Hadnott v. Amos

PETITIONER: Sallie M. Hadnott, et al.
RESPONDENT: Mabel S. Amos, et al.
LOCATION: Circuit Court of Mobile County

DOCKET NO.: 647
DECIDED BY: Warren Court (1967-1969)
LOWER COURT:

CITATION: 394 US 358 (1969)
ARGUED: Oct 18, 1968 / Jan 21, 1969
DECIDED: Mar 25, 1969

Facts of the case

The National Democratic Party of Alabama (NDPA) sought to place the names of minority candidates on the ballot for local and state-wide offices. Alabama election officials denied the NDPA request under the Alabama Corrupt Practices Act. The NDPA then brought suit in a special three-judge U.S. District Court for the Middle District of Alabama claiming constitutional violations. NDPA lost and appealed directly to the Supreme Court.

Initially, the Court heard arguments on October 18 in support of a temporary restraining order which it had granted on October 14. The day after oral argument, the Court granted the order and subsequently addressed the merits of the controversy on March 25.

Question

Does the application of the Alabama Corrupt Practices Act (1) violate the Fifteenth Amendment provides guaranteeing the right to vote and (2) violate the First Amendment's right to band together to advance political beliefs?

Media for Hadnott v. Amos

Audio Transcription for Oral Argument - October 18, 1968 in Hadnott v. Amos

Audio Transcription for Oral Argument - January 21, 1969 in Hadnott v. Amos

Earl Warren:

Sallie M. Hadnott, et al., appellants, versus Mabel S. Amos, et al.

Mr. Morgan.

Charles Morgan, Jr.:

Mr.
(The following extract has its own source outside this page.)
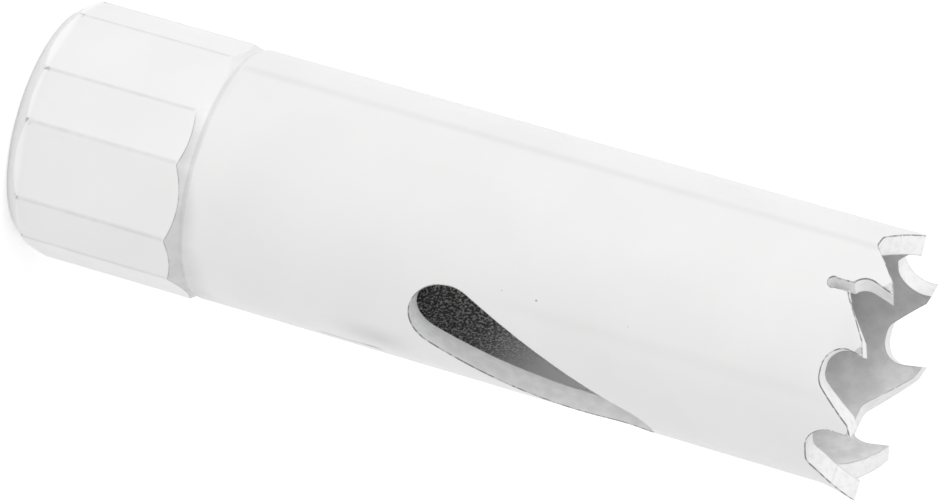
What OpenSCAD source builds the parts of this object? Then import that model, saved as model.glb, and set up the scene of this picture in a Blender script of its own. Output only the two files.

Chief Justice and may it please the Court.

We're back today in a matter of great gravity on the start of a new international life, even though it's not the beginning of another term of this Court.

Theme of the next few years is to bring us together.

We're confronted today with a question, amongst others, which directly relates to Section 148 of the Alabama Code in both its aspects, and a defendant, Judge of Probate from the State of Alabama named James Dennis Herndon.

Both the United States and counsel for defendant Herndon agree that, for some reason, this case should be remanded to the District Court other than for a hearing on contempt.

It is this Court's order that was violated, if any, by defendant Herndon, not the order of the District Court.

This case is comparable to Ship only in the sense that this Court is much more clearly involved than this Court was involved in Ship.

The gravity of the case in Ship, of course, involved a lynching in the loss of a human life.

In this case, it involves what we consider the theft of the right to vote.

Regardless of the evidence in the case which quite clearly points, we believe the evidence had been compiled since we were last here, which quite clearly indicates that the defendant Herndon is in contempt of this Court's order, I would cite to you the first part of Section 148.

We challenge the constitutionality of the second part of that statute which states, in effect, that the ballots shall not be printed until 20 days before the general election.

The defendant Herndon received a copy of the dissolution of the order of the lower Court on the 14th.

He had his ballots back by the 17th, the day on which he is required to have had, by name, removed from the ballot by Alabama law.

And, in his haste to delete the names of the Negro candidates from the ballot, he not only violated the order of this Court, but violated the first provisions of Section 148.

Since this last election, Alabama now has more elected Negro officials than in any other southern state, 72.

Additionally, one -- more official has been appointed.

The 17 Negros elected in this election to admittedly minor posts by the NDPA, equals the entire number of Negro elected officials in the state of Florida, for instance.

There are now, in the south, or the best ascertainable techniques that we have, 384 Negro elected public officials.

There maybe up to 400, but those are the figures of the Southern Regional Council Voter Project.

During these four years, of course, we concern ourselves in the south, all of us no matter which side of the particular political fence we're on or otherwise, regarding the upcoming life that we're about to live.

For a number of years in the south, men have contumaciously violated the orders of the United States Courts.

I've been involved in a case which involved a man standing in a door at a university.

We have witnessed riots in Mississippi at a university.

We've witnessed overtly contemptuous acts.

We've seen district judges pilloried and others too, and that's free speech but free speech, of course, stops when the Court order comes and you're ordered to abet.

And, the defendant Herndon in this case was faced with the greatest threat a man in GreeneCounty Public Office could be faced with, no doubt.

Unlike Macon County, Alabama where you do have a more coalesced movement for true integration in politics.

In Greene County, the probate judge found himself suddenly faced with the imminent election of four Negros to the five-man County Commission and two Negros to the five-man County Board of Education, on which, one Negro then said “this is not a large county.